– QR codes are those little black and white boxes that look like a messed up barcode, which is essentially what they are, 2D barcodes. They’re becoming almost ubiquitous. Every event you attend, every restaurant you pass, almost every site you visit seems to have a QR code. You can embed all kinds of information and even add logos without breaking their functionality. But, best of all you can use them to visit a website with your smartphone by simply aiming its camera at the QR (either on a screen or printed in a shop window, for instance) and up pops the appropriate page.

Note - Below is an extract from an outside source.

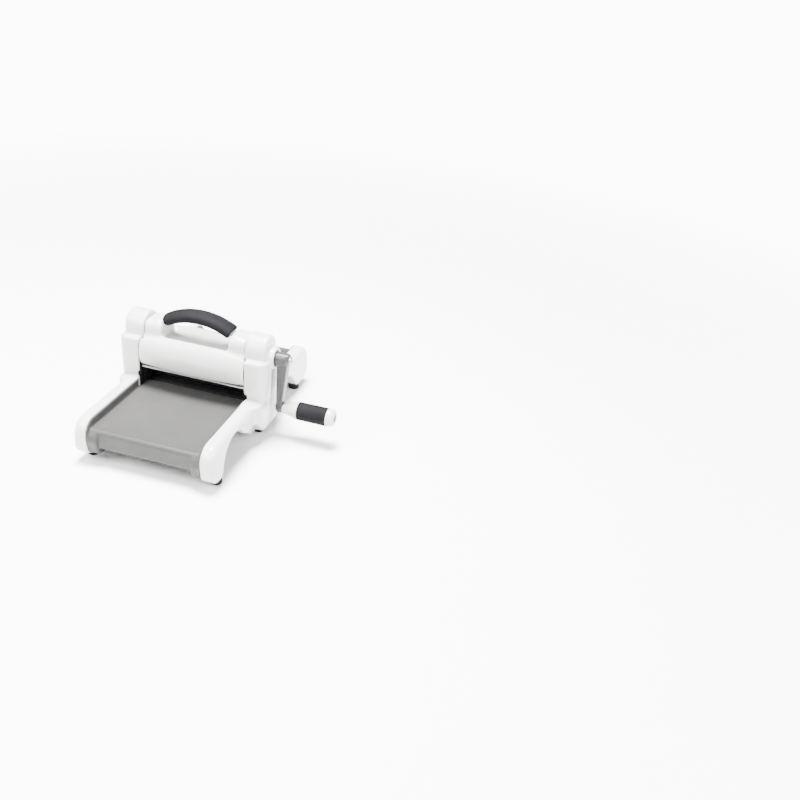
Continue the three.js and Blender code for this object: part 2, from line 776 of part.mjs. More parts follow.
// The round body the covers wrap, lying along X and swelling towards the middle.
function barrel(half, gap) {
  const rows = Array.from({ length: 11 }, (_, i) => {
    const x = (half * (i - 5)) / 5;
    return circle(0, COVER_Z, coverR(x) - gap, 40).map(([y, z]) => new THREE.Vector3(x, y, z));
  });
  return solid(skin(rows));
}

// The floor under the handle is a deep dish, its rims level with the tops of the covers.
const DISH_R = 30;
const saddle = () =>
  cut(
    barrel(FRAME_END, WALL + FIT).intersect(solid(block(-80, 80, -30, 30, FLOOR - 5, 140))),
    alongX(circle(0, FLOOR + DISH_R, DISH_R, 72), -80, 80),
  );

function handleFrame() {
  const post = solid(alongY(belt(postPulleys), -30, 30)).intersect(solid(alongX(belt(postSide), 0, 90)));
  const room = handleSweep(GRIP_HALF + FIT, GRIP_WIDE + FIT, GRIP_THICK + FIT);
  return cut(saddle().add(post).add(mirrored(post)), room).add(
    solid(handleSweep(GRIP_HALF + 6, CORE_WIDE, CORE_THICK)),
  );
}
add("handle_frame", handleFrame(), WHITE);
add(
  "handle_grip",
  cut(
    join(handleSweep(GRIP_HALF, GRIP_WIDE, GRIP_THICK)),
    handleSweep(GRIP_HALF + 2, CORE_WIDE + FIT, CORE_THICK + FIT),
  ),
  GRIP_GREY,
);

// ---------------------------------------------------------------- feet
const footNames = ["front", "middle", "rear"];
for (const [i, [x, y]] of footPlaces.entries()) {
  const top = (y ? LEG_BOTTOM : BASE_BOTTOM) - FIT;
  const foot = turnedZ(
    [
      [2.3, 3.5],
      [4.2, 3.5],
      [4.2, 0],
      [FOOT_R - 0.8, 0],
      [FOOT_R, 1],
      [FOOT_R, top],
      [2.3, top],
      [2.3, 3.5],
    ],
    x,
    y,
  );
  const screw = turnedZ(
    [
      [0, 1],
      [3.6, 1],
      [3.6, 3.2],
      [2, 3.2],
      [2, top + 3.4],
      [0, top + 3.4],
    ],
    x,
    y,
    16,
  );
  add(`${footNames[i]}_foot_right`, foot, RUBBER);
  add(`${footNames[i]}_foot_left`, mirrored(foot), RUBBER);
  add(`${footNames[i]}_foot_screw_right`, screw, STEEL);
  add(`${footNames[i]}_foot_screw_left`, mirrored(screw), STEEL);
}

// The part's origin is under the middle of its whole width, crank included.
machine.position.x = -(GRIP_END - OUTER) / 2;

export default machine;
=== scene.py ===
"""Looks for a hand-cranked die cutting machine, in a pale studio."""

import json
import math

import bmesh
import bpy
import numpy as np
import openvdb
from mathutils import Matrix, Vector


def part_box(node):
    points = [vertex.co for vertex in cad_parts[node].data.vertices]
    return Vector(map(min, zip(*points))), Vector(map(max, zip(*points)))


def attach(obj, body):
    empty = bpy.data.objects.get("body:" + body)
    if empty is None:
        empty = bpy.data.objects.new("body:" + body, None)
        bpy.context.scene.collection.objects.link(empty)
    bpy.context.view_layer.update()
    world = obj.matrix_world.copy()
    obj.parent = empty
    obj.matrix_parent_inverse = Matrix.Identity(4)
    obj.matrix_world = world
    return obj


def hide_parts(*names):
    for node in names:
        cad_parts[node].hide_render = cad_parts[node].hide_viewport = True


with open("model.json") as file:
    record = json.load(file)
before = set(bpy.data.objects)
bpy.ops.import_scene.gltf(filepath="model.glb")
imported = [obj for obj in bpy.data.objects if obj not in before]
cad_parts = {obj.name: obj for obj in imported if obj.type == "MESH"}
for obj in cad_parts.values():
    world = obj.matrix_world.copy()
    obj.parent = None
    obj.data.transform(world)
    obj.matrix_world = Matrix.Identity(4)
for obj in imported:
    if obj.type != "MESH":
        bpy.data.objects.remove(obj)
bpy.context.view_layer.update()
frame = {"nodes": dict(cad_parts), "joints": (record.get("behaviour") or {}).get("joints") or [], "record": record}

MM = 0.001
GAP = 0.3  # between pieces that fit together
WALL = 2.5  # of the mouldings
nodes = frame["nodes"]


def box_mm(node):
    low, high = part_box(node)
    return np.array(low) / MM, np.array(high) / MM


# ---------------------------------------------------------------- places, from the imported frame
# Shapes are worked out in millimetres with X = 0 on the machine's mid-plane.
tray_low, tray_high = box_mm("front_tray")
MID = (tray_low[0] + tray_high[0]) / 2
joint_at = {j["name"]: [c / MM for c in j["pos_m"]] for j in frame["joints"]}
CRANK_Z = joint_at["crank_spin"][2]
GRIP_Z = joint_at["grip_spin"][2]
UPPER_Z = joint_at["upper_roller_spin"][2]
LOWER_Z = joint_at["lower_roller_spin"][2]


def span(node, axis):
    low, high = box_mm(node)
    shift = MID if axis == 0 else 0
    return low[axis] - shift, high[axis] - shift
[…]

I’ve added a QR to Sciencebase and re-enabled the QR for Sciencetext. You can thank Brady Haran of PToV fame for inspiring me to do so. He emailed me earlier today to alert me to the Periodic Table of QR Codes. Each QR is basically a link to a video in the PToV from Nottingham Uni’s chemistry department. Point and shoot and up pops the appropriate Youtube clip. Simple. Brilliant. Fun. Ubergeek. Chemical.
Of course, you have to know which element’s QR code you’re pointing your camera at if you want to bring up a specific video, but there’s half the fun and a boon for testing chemistry students. Print off the high-resolution version, post it on the lab wall and let the students give it a try. If you’re using it on screen it works best if you open the original uploaded graphic from Brady.